Universities are meant to be producers not just of knowledge but also of (often inconvenient) doubt. They are creative and unruly places, homes to a polyphony of voices. But at this moment in our history, universities might well ask if they have in fact done enough to raise the deep and unsettling questions necessary to any society.
As the world indulged in a bubble of false prosperity and excessive materialism, should universities — in their research, teaching and writing — have made greater efforts to expose the patterns of risk and denial? Should universities have presented a firmer counterweight to economic irresponsibility? Have universities become too captive to the immediate and worldly purposes they serve? Has the market model become the fundamental and defining identity of higher education?

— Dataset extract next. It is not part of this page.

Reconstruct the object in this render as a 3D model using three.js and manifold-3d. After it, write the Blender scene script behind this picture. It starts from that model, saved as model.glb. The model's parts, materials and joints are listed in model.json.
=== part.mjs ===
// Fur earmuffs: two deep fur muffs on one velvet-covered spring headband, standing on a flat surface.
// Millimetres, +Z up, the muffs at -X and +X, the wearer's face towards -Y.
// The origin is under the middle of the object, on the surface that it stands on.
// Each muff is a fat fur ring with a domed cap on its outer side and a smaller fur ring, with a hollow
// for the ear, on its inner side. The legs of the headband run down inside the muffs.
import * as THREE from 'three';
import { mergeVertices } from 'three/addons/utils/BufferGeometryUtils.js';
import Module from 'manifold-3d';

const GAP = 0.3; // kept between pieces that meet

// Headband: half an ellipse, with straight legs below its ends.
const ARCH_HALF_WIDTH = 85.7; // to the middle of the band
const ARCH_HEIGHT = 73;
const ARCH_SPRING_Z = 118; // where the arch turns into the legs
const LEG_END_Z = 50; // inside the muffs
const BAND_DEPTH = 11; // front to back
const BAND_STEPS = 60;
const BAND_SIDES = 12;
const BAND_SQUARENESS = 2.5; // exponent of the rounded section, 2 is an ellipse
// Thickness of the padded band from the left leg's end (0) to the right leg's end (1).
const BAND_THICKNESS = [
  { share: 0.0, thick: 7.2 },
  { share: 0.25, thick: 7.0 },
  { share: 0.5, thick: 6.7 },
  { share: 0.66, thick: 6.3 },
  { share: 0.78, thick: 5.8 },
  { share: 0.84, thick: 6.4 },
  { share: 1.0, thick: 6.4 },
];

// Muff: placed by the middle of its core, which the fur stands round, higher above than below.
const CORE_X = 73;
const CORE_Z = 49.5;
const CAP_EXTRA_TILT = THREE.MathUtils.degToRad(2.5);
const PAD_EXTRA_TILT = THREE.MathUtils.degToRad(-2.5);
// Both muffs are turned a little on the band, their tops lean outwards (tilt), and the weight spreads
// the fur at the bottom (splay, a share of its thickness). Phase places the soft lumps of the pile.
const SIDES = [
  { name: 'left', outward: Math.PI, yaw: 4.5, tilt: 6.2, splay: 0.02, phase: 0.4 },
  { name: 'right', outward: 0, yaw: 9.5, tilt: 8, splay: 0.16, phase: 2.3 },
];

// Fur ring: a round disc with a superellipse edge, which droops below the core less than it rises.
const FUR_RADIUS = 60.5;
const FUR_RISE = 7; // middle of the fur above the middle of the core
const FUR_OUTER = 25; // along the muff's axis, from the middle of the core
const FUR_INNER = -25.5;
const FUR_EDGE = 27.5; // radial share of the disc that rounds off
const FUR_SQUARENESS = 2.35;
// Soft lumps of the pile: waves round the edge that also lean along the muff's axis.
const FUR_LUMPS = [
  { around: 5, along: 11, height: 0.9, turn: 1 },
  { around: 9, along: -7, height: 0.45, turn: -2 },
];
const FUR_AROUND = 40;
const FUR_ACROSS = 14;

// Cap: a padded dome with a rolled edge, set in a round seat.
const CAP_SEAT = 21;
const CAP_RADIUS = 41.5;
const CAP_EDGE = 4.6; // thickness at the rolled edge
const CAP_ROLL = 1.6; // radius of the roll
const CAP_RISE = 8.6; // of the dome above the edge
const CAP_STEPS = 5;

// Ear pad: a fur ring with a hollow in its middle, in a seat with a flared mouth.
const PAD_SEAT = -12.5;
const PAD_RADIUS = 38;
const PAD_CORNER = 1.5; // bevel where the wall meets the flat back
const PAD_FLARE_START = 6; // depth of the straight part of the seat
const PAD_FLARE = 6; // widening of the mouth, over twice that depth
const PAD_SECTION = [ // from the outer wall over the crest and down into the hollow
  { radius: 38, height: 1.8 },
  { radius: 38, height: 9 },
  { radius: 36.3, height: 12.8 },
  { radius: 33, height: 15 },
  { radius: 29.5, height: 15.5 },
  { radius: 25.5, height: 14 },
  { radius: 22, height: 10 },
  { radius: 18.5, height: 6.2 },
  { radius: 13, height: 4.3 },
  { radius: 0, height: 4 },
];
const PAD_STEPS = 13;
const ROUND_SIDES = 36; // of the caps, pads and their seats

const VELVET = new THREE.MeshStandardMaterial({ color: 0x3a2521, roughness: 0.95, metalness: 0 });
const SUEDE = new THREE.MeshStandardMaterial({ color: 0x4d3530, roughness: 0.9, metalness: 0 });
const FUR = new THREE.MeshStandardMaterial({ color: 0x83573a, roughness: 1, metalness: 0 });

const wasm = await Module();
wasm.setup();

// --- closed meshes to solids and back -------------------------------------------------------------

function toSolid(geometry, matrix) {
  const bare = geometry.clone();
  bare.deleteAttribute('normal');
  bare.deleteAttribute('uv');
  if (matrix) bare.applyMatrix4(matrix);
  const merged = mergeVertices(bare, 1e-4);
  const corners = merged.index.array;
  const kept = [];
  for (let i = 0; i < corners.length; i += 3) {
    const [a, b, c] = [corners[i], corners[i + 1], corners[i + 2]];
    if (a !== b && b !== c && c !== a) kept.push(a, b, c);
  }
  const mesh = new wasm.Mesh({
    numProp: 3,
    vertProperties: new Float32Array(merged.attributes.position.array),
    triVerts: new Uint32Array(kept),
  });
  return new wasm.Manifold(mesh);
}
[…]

Since the 1970s there has been a steep decline in the percentage of students majoring in the liberal arts and sciences, and an accompanying increase in preprofessional undergraduate degrees. Business is now by far the most popular undergraduate major, with twice as many bachelor’s degrees awarded in this area than in any other field of study. In the era of economic constraint before us, the pressure toward vocational pursuits is likely only to intensify.
As a nation, we need to ask more than this from our universities. Higher learning can offer individuals and societies a depth and breadth of vision absent from the inevitably myopic present. Human beings need meaning, understanding and perspective as well as jobs. The question should not be whether we can afford to believe in such purposes in these times, but whether we can afford not to.
Drew Gilpin Faust is president of Harvard. She is the author, most recently, of “This Republic of Suffering: Death and the American Civil War.”